Automate Wherever Possible: Implement automation in order processing, invoicing, and payment collection. Automation reduces errors, accelerates processes, and frees up staff for more valuable tasks.

Integrate Systems: A business should integrate its order management, billing, and accounting systems to ensure smooth data flow and reduce manual data entry.

Customer-Centric Approach: A good strategy for businesses is to focus on providing a positive customer experience throughout the O2C process, from order placement to payment collection. The business should address customer inquiries and issues promptly.

Clear Communication: A good strategy for companies is to maintain clear and transparent communication with customers regarding orders, billing, and payments.  Companies should provide excellent support channels for customer inquiries and regularly audit these channels to make sure excellent customer service is being provided.

Pricing Consistency: Companies should prioritize making sure that prices are consistent across all stages of the O2C process.

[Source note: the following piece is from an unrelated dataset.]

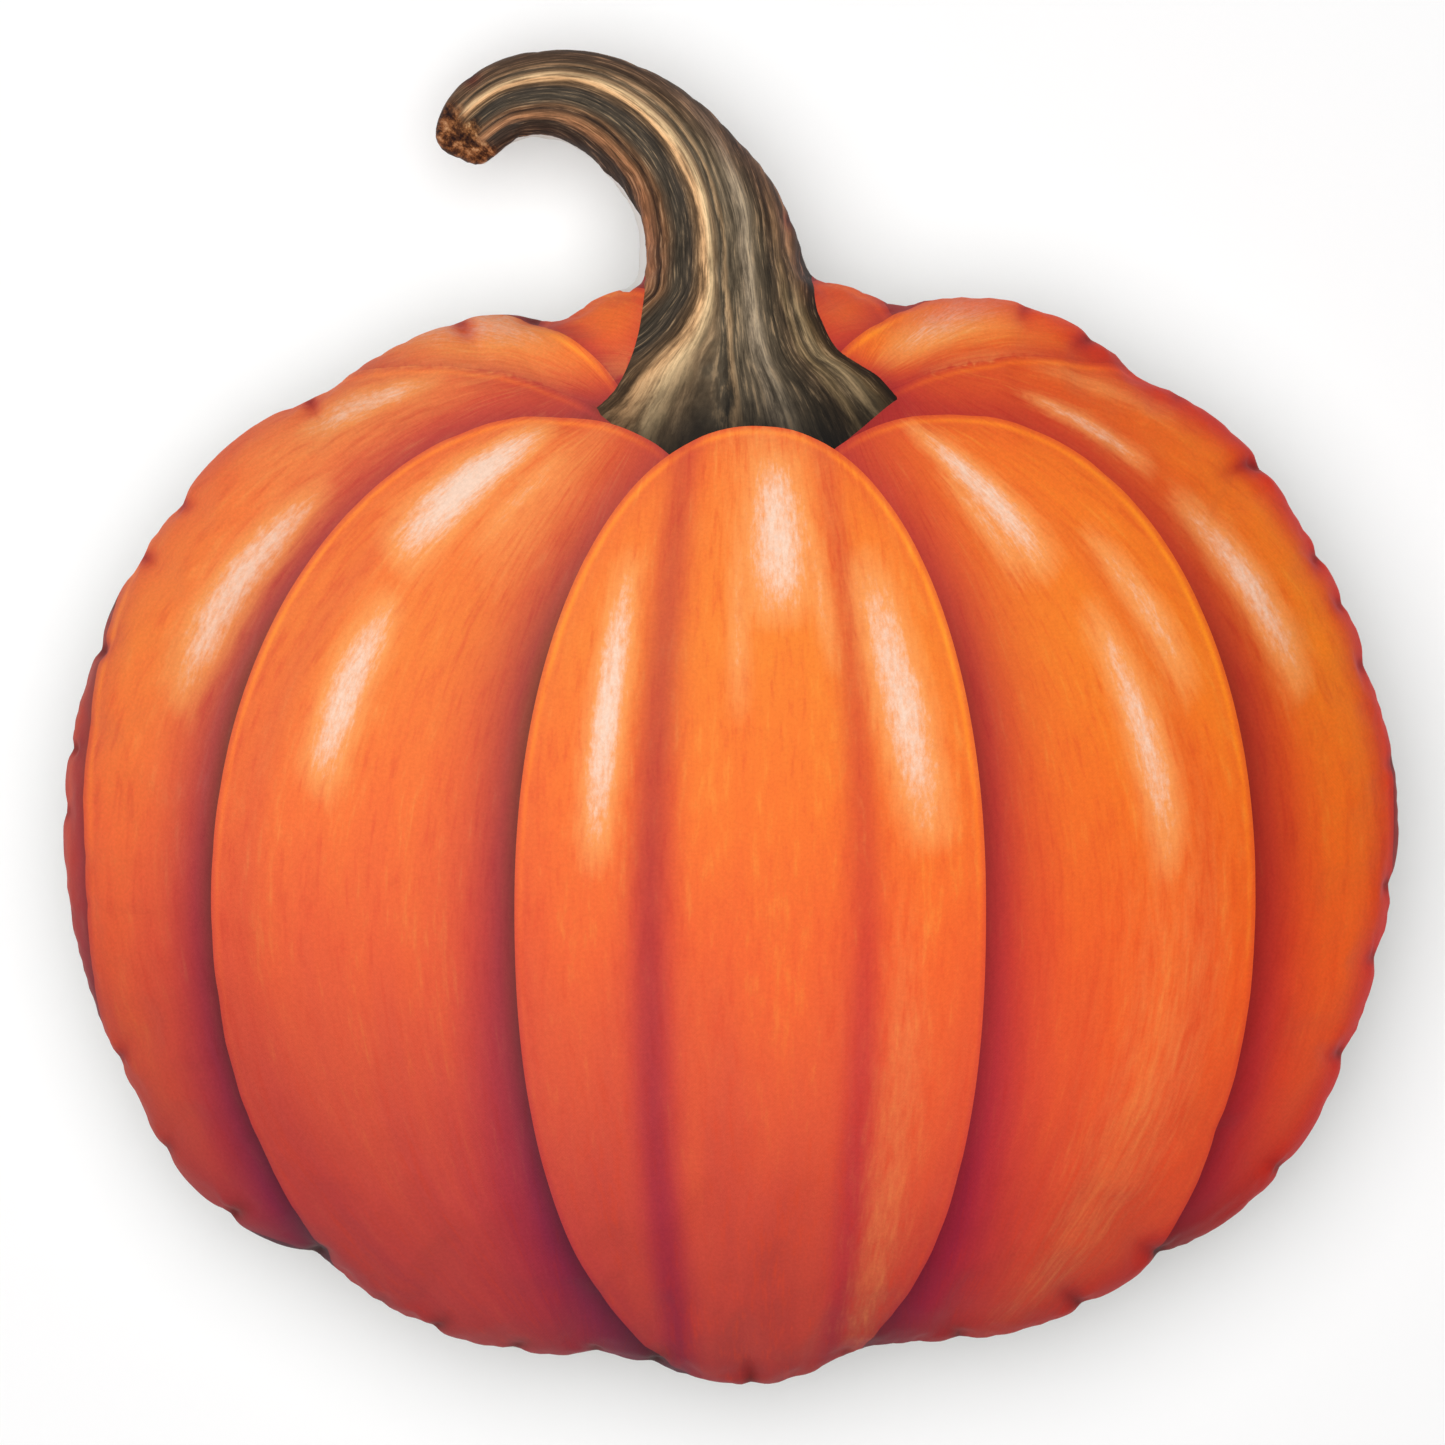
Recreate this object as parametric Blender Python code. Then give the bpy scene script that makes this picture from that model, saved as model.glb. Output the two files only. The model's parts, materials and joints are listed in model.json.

Regular Reconciliation: Businesses should undertake regular reconciliation of  payments received with outstanding invoices to ensure accurate accounting and prevent revenue leakage.

Churn Management: In subscription businesses, focus on reducing churn by offering added value, addressing customer concerns, and monitoring customer satisfaction should help alleviate churn.

Continuous Monitoring and Reporting: Companies should monitor and analyze key performance indicators (KPIs) related to O2C, such as DSO (Days Sales Outstanding), churn rate, and customer satisfaction.

Invoice Accuracy: By ensuring that invoices are accurate and contain all necessary details, companies are helping to maintain a strong customer relationship.  Inaccurate or unclear invoices can lead to payment delays or disputes.

Cash Flow Forecasting: Companies should regularly forecast cash flows to understand when payments are expected, enabling better financial planning.

Vendor Management: If a company’s  O2C process involves third-party vendors (e.g., payment processors), it should carefully select and manage these vendors to ensure reliability and security.